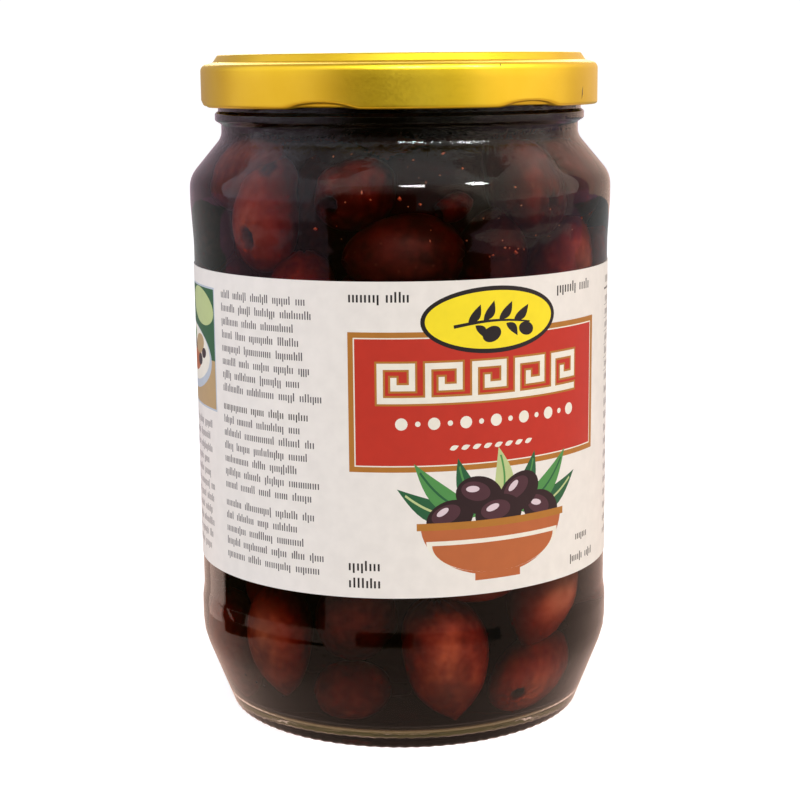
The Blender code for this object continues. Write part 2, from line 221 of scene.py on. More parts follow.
def turned(outline, segments, shift=None):
    """A closed bmesh of the outline turned round the axis that it starts and ends on. shift may move points."""
    builder = bmesh.new()
    start = builder.verts.new((0, 0, outline[0][1]))
    end = builder.verts.new((0, 0, outline[-1][1]))
    rings = []
    for r, z in outline[1:-1]:
        ring = []
        for i in range(segments):
            azimuth = 360.0 * i / segments
            point = placed(azimuth, r, z) if shift is None else placed(azimuth, *shift(azimuth, r, z))
            ring.append(builder.verts.new(point))
        rings.append(ring)
    for i in range(segments):
        j = (i + 1) % segments
        builder.faces.new((start, rings[0][i], rings[0][j]))
        builder.faces.new((end, rings[-1][j], rings[-1][i]))
        for lower, upper in zip(rings, rings[1:]):
            builder.faces.new((lower[i], upper[i], upper[j], lower[j]))
    bmesh.ops.recalc_face_normals(builder, faces=builder.faces)
    return builder


OUTER_CORNERS = [
    (0, PUSH_UP, 0),
    (FOOT_INNER_RADIUS - 4, PUSH_UP - 1.2, 6),
    (FOOT_INNER_RADIUS, 0, 1.0),
    (BASE_RADIUS, 0, 2.0),
    (HEEL_RADIUS, HEEL_HEIGHT, 14),
    (HEEL_RADIUS, 24.3, 8),
    (BODY_RADIUS, 27.3, 8),
    (BODY_RADIUS, 103.5, 40),
    (SHOULDER_RADIUS, 112, 40),
    (SHOULDER_RADIUS, SHOULDER_HEIGHT, 6),
    (NECK_RADIUS, NECK_HEIGHT, 4),
    (NECK_RADIUS, 128.4, 0.5),
    (BEAD_RADIUS, 129.2, 0.6),
    (BEAD_RADIUS, 130.7, 0.6),
    (FINISH_RADIUS, 131.2, 0.3),
    (FINISH_RADIUS, RIM_HEIGHT, 1.3),
]
INNER_CORNERS = [
    (MOUTH_RADIUS, RIM_HEIGHT, 1.3),
    (MOUTH_RADIUS - 0.2, NECK_HEIGHT - 1.0, 5),
    (BODY_RADIUS - WALL, SHOULDER_HEIGHT - 1.6, 6),
    (BODY_RADIUS - WALL, HEEL_HEIGHT + 1.5, 14),
    (FLOOR_EDGE_RADIUS, FLOOR_EDGE_HEIGHT, 4),
    (0, PUSH_UP + FLOOR_THICKNESS, 0),
]
INNER_OUTLINE = rounded_outline(INNER_CORNERS, 6)


def inner_radius(height):
    """The glass's inside radius at a height above the floor, read from its outline."""
    heights = np.array([p[1] for p in INNER_OUTLINE[:-1]][::-1])
    radii = np.array([p[0] for p in INNER_OUTLINE[:-1]][::-1])
    return np.interp(height, heights, radii)


def floor_height(radius):
    """The height of the domed glass floor at a distance from the axis."""
    middle = PUSH_UP + FLOOR_THICKNESS
    return middle - (middle - FLOOR_EDGE_HEIGHT) * np.minimum(radius / FLOOR_EDGE_RADIUS, 1.0)


print("inside radius at mid height:", inner_radius(70.0), "mm")

# %% [markdown]
# ## Glass and brine as clear materials
#
# Jar glass is soda-lime glass, blown into a mould and fire polished: IOR 1.52, almost colourless, and with a
# faint ripple where it cooled against the mould. The ripple matters more than any colour, since it breaks the
# edges of the highlights. It is strongest at the neck, where the glass folds into the thread.
#
# Olive brine is salt water stained by the skins. It is clear, so its colour comes from how far light travels
# through it: a Volume Absorption node dims each colour by the distance, and a thin film looks pale while a
# deep gap looks almost black.
#
# A renderer finds it hard to light what stands behind glass. Shadow rays are therefore let straight through,
# and the volume still tints them.

# %% Soda-lime glass and brine materials
GLASS_IOR = 1.52
BRINE_IOR = 1.35
BRINE_TINT = (0.75, 0.32, 0.24, 1.0)
BRINE_STRENGTH = 400.0  # absorption per metre


def clear_surface(tree, output, bsdf):
    """Puts bsdf on the surface, but lets lamps shine through it without bending their light."""
    shadow = add_node(tree, "ShaderNodeLightPath").outputs["Is Shadow Ray"]
    straight = add_node(tree, "ShaderNodeBsdfTransparent")
    tree.links.new(mixed(tree, shadow, bsdf.outputs["BSDF"], straight.outputs["BSDF"]), output.inputs["Surface"])


soda_lime_glass, tree, output = new_material("soda_lime_glass_blown")
place = add_node(tree, "ShaderNodeTexCoord").outputs["Object"]
# The mould's ripple is about 6 mm long, and the wrinkles by the thread about 1.2 mm.
ripple = add_node(tree, "ShaderNodeTexNoise", {"Vector": place, "Scale": 160.0, "Detail": 1.0})
wrinkle = add_node(tree, "ShaderNodeTexNoise", {"Vector": place, "Scale": 900.0, "Detail": 2.0})
height = add_node(tree, "ShaderNodeSeparateXYZ", {"Vector": place}).outputs["Z"]
by_the_neck = add_node(
    tree,
    "ShaderNodeMapRange",
    {"Value": height, "From Min": 0.121, "From Max": 0.1242, "To Min": 0.0, "To Max": 3.0},
)
wrinkle_share = add_node(
    tree, "ShaderNodeMath", {0: wrinkle.outputs["Fac"], 1: by_the_neck.outputs["Result"]}, operation="MULTIPLY"
)
relief = add_node(
    tree, "ShaderNodeMath", {0: ripple.outputs["Fac"], 1: wrinkle_share.outputs["Value"]}, operation="ADD"
)
bump = add_node(
    tree, "ShaderNodeBump", {"Height": relief.outputs["Value"], "Strength": 0.35, "Distance": 0.00012}
)
glass_bsdf = add_node(
    tree,
    "ShaderNodeBsdfPrincipled",
    {
        "Base Color": linear("#f7faf0"),
        "Roughness": 0.0,
        "IOR": GLASS_IOR,
        # Each wall is met twice, at air and at brine, and at brine it hardly reflects.
        "Specular Tint": (0.3, 0.3, 0.3, 1.0),
        "Transmission Weight": 1.0,
        "Normal": bump.outputs["Normal"],
    },
)
clear_surface(tree, output, glass_bsdf)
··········
* [WHAT THE EXERCISE ASKS] Extract all of the material exactly as it is written.

* [TASK ANSWER]
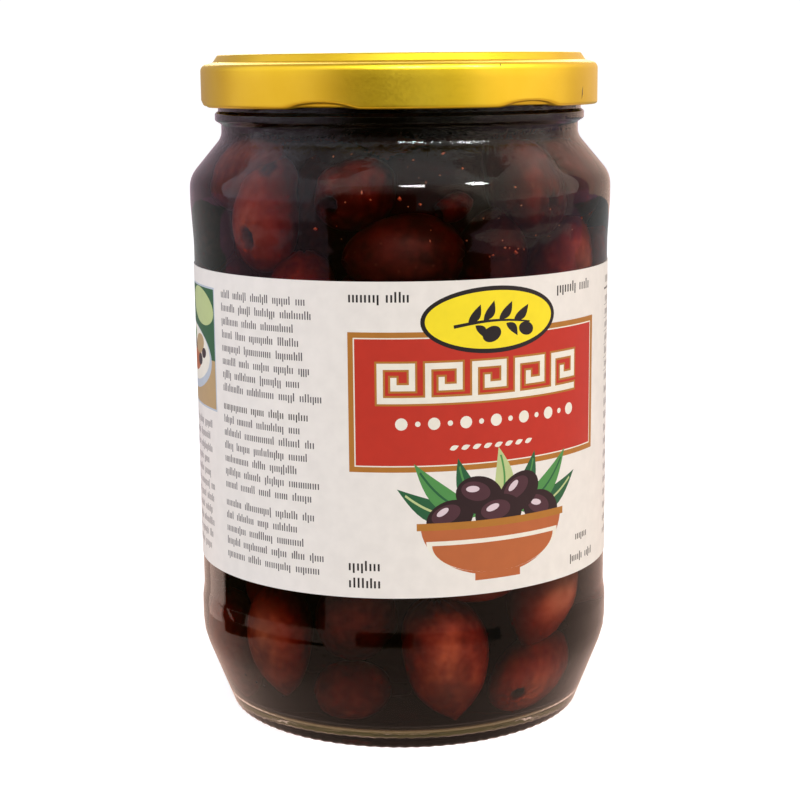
The Blender code for this object continues. Write part 2, from line 221 of scene.py on. More parts follow.
def turned(outline, segments, shift=None):
    """A closed bmesh of the outline turned round the axis that it starts and ends on. shift may move points."""
    builder = bmesh.new()
    start = builder.verts.new((0, 0, outline[0][1]))
    end = builder.verts.new((0, 0, outline[-1][1]))
    rings = []
    for r, z in outline[1:-1]:
        ring = []
        for i in range(segments):
            azimuth = 360.0 * i / segments
            point = placed(azimuth, r, z) if shift is None else placed(azimuth, *shift(azimuth, r, z))
            ring.append(builder.verts.new(point))
        rings.append(ring)
    for i in range(segments):
        j = (i + 1) % segments
        builder.faces.new((start, rings[0][i], rings[0][j]))
        builder.faces.new((end, rings[-1][j], rings[-1][i]))
        for lower, upper in zip(rings, rings[1:]):
            builder.faces.new((lower[i], upper[i], upper[j], lower[j]))
    bmesh.ops.recalc_face_normals(builder, faces=builder.faces)
    return builder


OUTER_CORNERS = [
    (0, PUSH_UP, 0),
    (FOOT_INNER_RADIUS - 4, PUSH_UP - 1.2, 6),
    (FOOT_INNER_RADIUS, 0, 1.0),
    (BASE_RADIUS, 0, 2.0),
    (HEEL_RADIUS, HEEL_HEIGHT, 14),
    (HEEL_RADIUS, 24.3, 8),
    (BODY_RADIUS, 27.3, 8),
    (BODY_RADIUS, 103.5, 40),
    (SHOULDER_RADIUS, 112, 40),
    (SHOULDER_RADIUS, SHOULDER_HEIGHT, 6),
    (NECK_RADIUS, NECK_HEIGHT, 4),
    (NECK_RADIUS, 128.4, 0.5),
    (BEAD_RADIUS, 129.2, 0.6),
    (BEAD_RADIUS, 130.7, 0.6),
    (FINISH_RADIUS, 131.2, 0.3),
    (FINISH_RADIUS, RIM_HEIGHT, 1.3),
]
INNER_CORNERS = [
    (MOUTH_RADIUS, RIM_HEIGHT, 1.3),
    (MOUTH_RADIUS - 0.2, NECK_HEIGHT - 1.0, 5),
    (BODY_RADIUS - WALL, SHOULDER_HEIGHT - 1.6, 6),
    (BODY_RADIUS - WALL, HEEL_HEIGHT + 1.5, 14),
    (FLOOR_EDGE_RADIUS, FLOOR_EDGE_HEIGHT, 4),
    (0, PUSH_UP + FLOOR_THICKNESS, 0),
]
INNER_OUTLINE = rounded_outline(INNER_CORNERS, 6)


def inner_radius(height):
    """The glass's inside radius at a height above the floor, read from its outline."""
    heights = np.array([p[1] for p in INNER_OUTLINE[:-1]][::-1])
    radii = np.array([p[0] for p in INNER_OUTLINE[:-1]][::-1])
    return np.interp(height, heights, radii)


def floor_height(radius):
    """The height of the domed glass floor at a distance from the axis."""
    middle = PUSH_UP + FLOOR_THICKNESS
    return middle - (middle - FLOOR_EDGE_HEIGHT) * np.minimum(radius / FLOOR_EDGE_RADIUS, 1.0)


print("inside radius at mid height:", inner_radius(70.0), "mm")

# %% [markdown]
# ## Glass and brine as clear materials
#
# Jar glass is soda-lime glass, blown into a mould and fire polished: IOR 1.52, almost colourless, and with a
# faint ripple where it cooled against the mould. The ripple matters more than any colour, since it breaks the
# edges of the highlights. It is strongest at the neck, where the glass folds into the thread.
#
# Olive brine is salt water stained by the skins. It is clear, so its colour comes from how far light travels
# through it: a Volume Absorption node dims each colour by the distance, and a thin film looks pale while a
# deep gap looks almost black.
#
# A renderer finds it hard to light what stands behind glass. Shadow rays are therefore let straight through,
# and the volume still tints them.

# %% Soda-lime glass and brine materials
GLASS_IOR = 1.52
BRINE_IOR = 1.35
BRINE_TINT = (0.75, 0.32, 0.24, 1.0)
BRINE_STRENGTH = 400.0  # absorption per metre


def clear_surface(tree, output, bsdf):
    """Puts bsdf on the surface, but lets lamps shine through it without bending their light."""
    shadow = add_node(tree, "ShaderNodeLightPath").outputs["Is Shadow Ray"]
    straight = add_node(tree, "ShaderNodeBsdfTransparent")
    tree.links.new(mixed(tree, shadow, bsdf.outputs["BSDF"], straight.outputs["BSDF"]), output.inputs["Surface"])


soda_lime_glass, tree, output = new_material("soda_lime_glass_blown")
place = add_node(tree, "ShaderNodeTexCoord").outputs["Object"]
# The mould's ripple is about 6 mm long, and the wrinkles by the thread about 1.2 mm.
ripple = add_node(tree, "ShaderNodeTexNoise", {"Vector": place, "Scale": 160.0, "Detail": 1.0})
wrinkle = add_node(tree, "ShaderNodeTexNoise", {"Vector": place, "Scale": 900.0, "Detail": 2.0})
height = add_node(tree, "ShaderNodeSeparateXYZ", {"Vector": place}).outputs["Z"]
by_the_neck = add_node(
    tree,
    "ShaderNodeMapRange",
    {"Value": height, "From Min": 0.121, "From Max": 0.1242, "To Min": 0.0, "To Max": 3.0},
)
wrinkle_share = add_node(
    tree, "ShaderNodeMath", {0: wrinkle.outputs["Fac"], 1: by_the_neck.outputs["Result"]}, operation="MULTIPLY"
)
relief = add_node(
    tree, "ShaderNodeMath", {0: ripple.outputs["Fac"], 1: wrinkle_share.outputs["Value"]}, operation="ADD"
)
bump = add_node(
    tree, "ShaderNodeBump", {"Height": relief.outputs["Value"], "Strength": 0.35, "Distance": 0.00012}
)
glass_bsdf = add_node(
    tree,
    "ShaderNodeBsdfPrincipled",
    {
        "Base Color": linear("#f7faf0"),
        "Roughness": 0.0,
        "IOR": GLASS_IOR,
        # Each wall is met twice, at air and at brine, and at brine it hardly reflects.
        "Specular Tint": (0.3, 0.3, 0.3, 1.0),
        "Transmission Weight": 1.0,
        "Normal": bump.outputs["Normal"],
    },
)
clear_surface(tree, output, glass_bsdf)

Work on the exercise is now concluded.